Request - Give the data below again, word for word.

Dataset content -
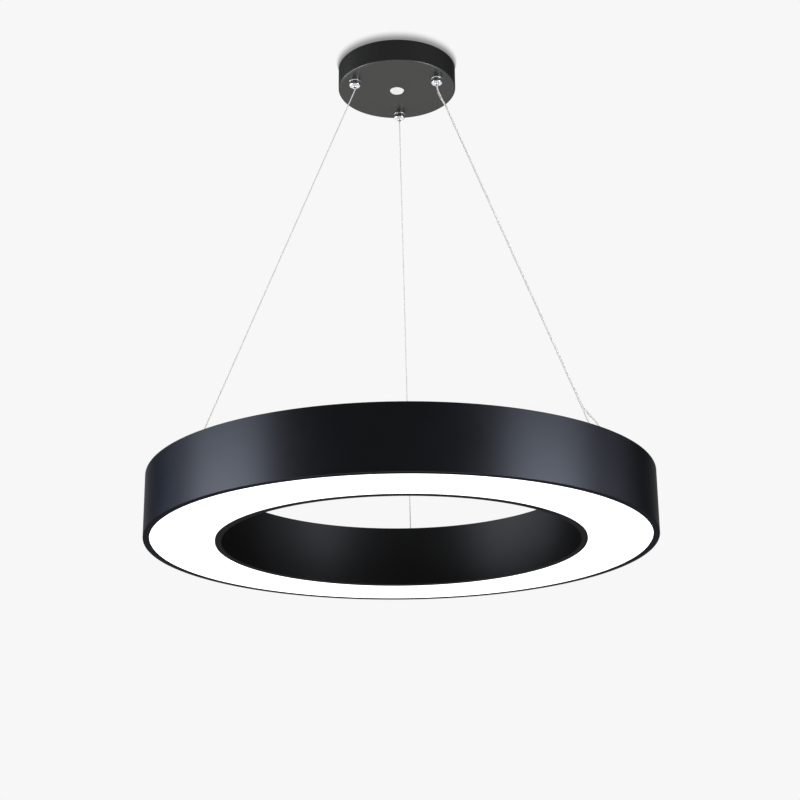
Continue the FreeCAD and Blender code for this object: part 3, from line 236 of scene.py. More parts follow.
# Points read from the smooth spline through a cord's control points.
def splinePoints(name, route, resolution):
    curve = bpy.data.curves.new(name, "CURVE")
    curve.dimensions = "3D"
    spline = curve.splines.new("NURBS")
    spline.points.add(len(route) - 1)
    spline.points.foreach_set("co", np.hstack([route, np.ones((len(route), 1))]).ravel())
    spline.order_u = 3
    spline.use_endpoint_u = True
    curve.resolution_u = resolution
    holder = bpy.data.objects.new(name, curve)
    line = bpy.data.meshes.new_from_object(holder)
    points = np.empty(len(line.vertices) * 3)
    line.vertices.foreach_get("co", points)
    bpy.data.objects.remove(holder)
    bpy.data.curves.remove(curve)
    bpy.data.meshes.remove(line)
    return points.reshape(-1, 3)


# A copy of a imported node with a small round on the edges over 40 degrees.
def roundedCopy(name, node, width):
    sharp = np.radians(40)
    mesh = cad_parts[node].data.copy()
    mesh.name = name
    mesh.materials.clear()
    tidyMesh(mesh, 10 * mergeWithin, flatten=0.01)
    mesh.shade_smooth()
    mesh.set_sharp_from_angle(angle=sharp)
    piece = linked(name, mesh)
    bevel = piece.modifiers.new("edgeRound", "BEVEL")
    bevel.width, bevel.segments = width, 2
    bevel.limit_method, bevel.angle_limit = "ANGLE", sharp
    bevel.harden_normals = True
    return piece


# A piece's finish, the body it moves with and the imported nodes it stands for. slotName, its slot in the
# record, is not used.
def settle(piece, material, body, slotName, *nodes):
    piece.data.materials.append(material)
    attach(piece, body)
    if nodes:
        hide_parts(*nodes)
    return piece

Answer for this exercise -
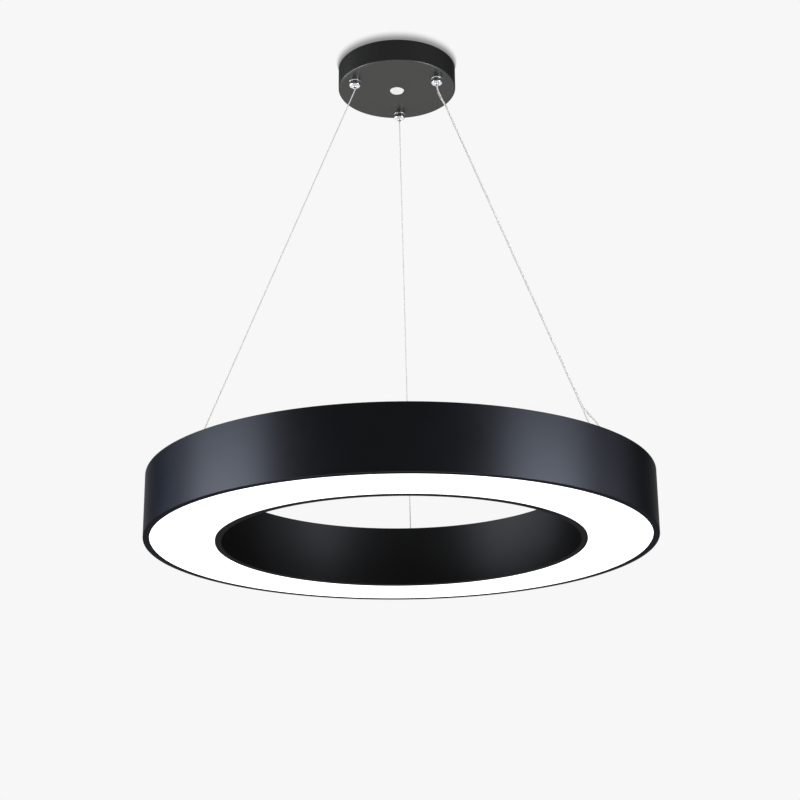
Continue the FreeCAD and Blender code for this object: part 3, from line 236 of scene.py. More parts follow.
# Points read from the smooth spline through a cord's control points.
def splinePoints(name, route, resolution):
    curve = bpy.data.curves.new(name, "CURVE")
    curve.dimensions = "3D"
    spline = curve.splines.new("NURBS")
    spline.points.add(len(route) - 1)
    spline.points.foreach_set("co", np.hstack([route, np.ones((len(route), 1))]).ravel())
    spline.order_u = 3
    spline.use_endpoint_u = True
    curve.resolution_u = resolution
    holder = bpy.data.objects.new(name, curve)
    line = bpy.data.meshes.new_from_object(holder)
    points = np.empty(len(line.vertices) * 3)
    line.vertices.foreach_get("co", points)
    bpy.data.objects.remove(holder)
    bpy.data.curves.remove(curve)
    bpy.data.meshes.remove(line)
    return points.reshape(-1, 3)


# A copy of a imported node with a small round on the edges over 40 degrees.
def roundedCopy(name, node, width):
    sharp = np.radians(40)
    mesh = cad_parts[node].data.copy()
    mesh.name = name
    mesh.materials.clear()
    tidyMesh(mesh, 10 * mergeWithin, flatten=0.01)
    mesh.shade_smooth()
    mesh.set_sharp_from_angle(angle=sharp)
    piece = linked(name, mesh)
    bevel = piece.modifiers.new("edgeRound", "BEVEL")
    bevel.width, bevel.segments = width, 2
    bevel.limit_method, bevel.angle_limit = "ANGLE", sharp
    bevel.harden_normals = True
    return piece


# A piece's finish, the body it moves with and the imported nodes it stands for. slotName, its slot in the
# record, is not used.
def settle(piece, material, body, slotName, *nodes):
    piece.data.materials.append(material)
    attach(piece, body)
    if nodes:
        hide_parts(*nodes)
    return piece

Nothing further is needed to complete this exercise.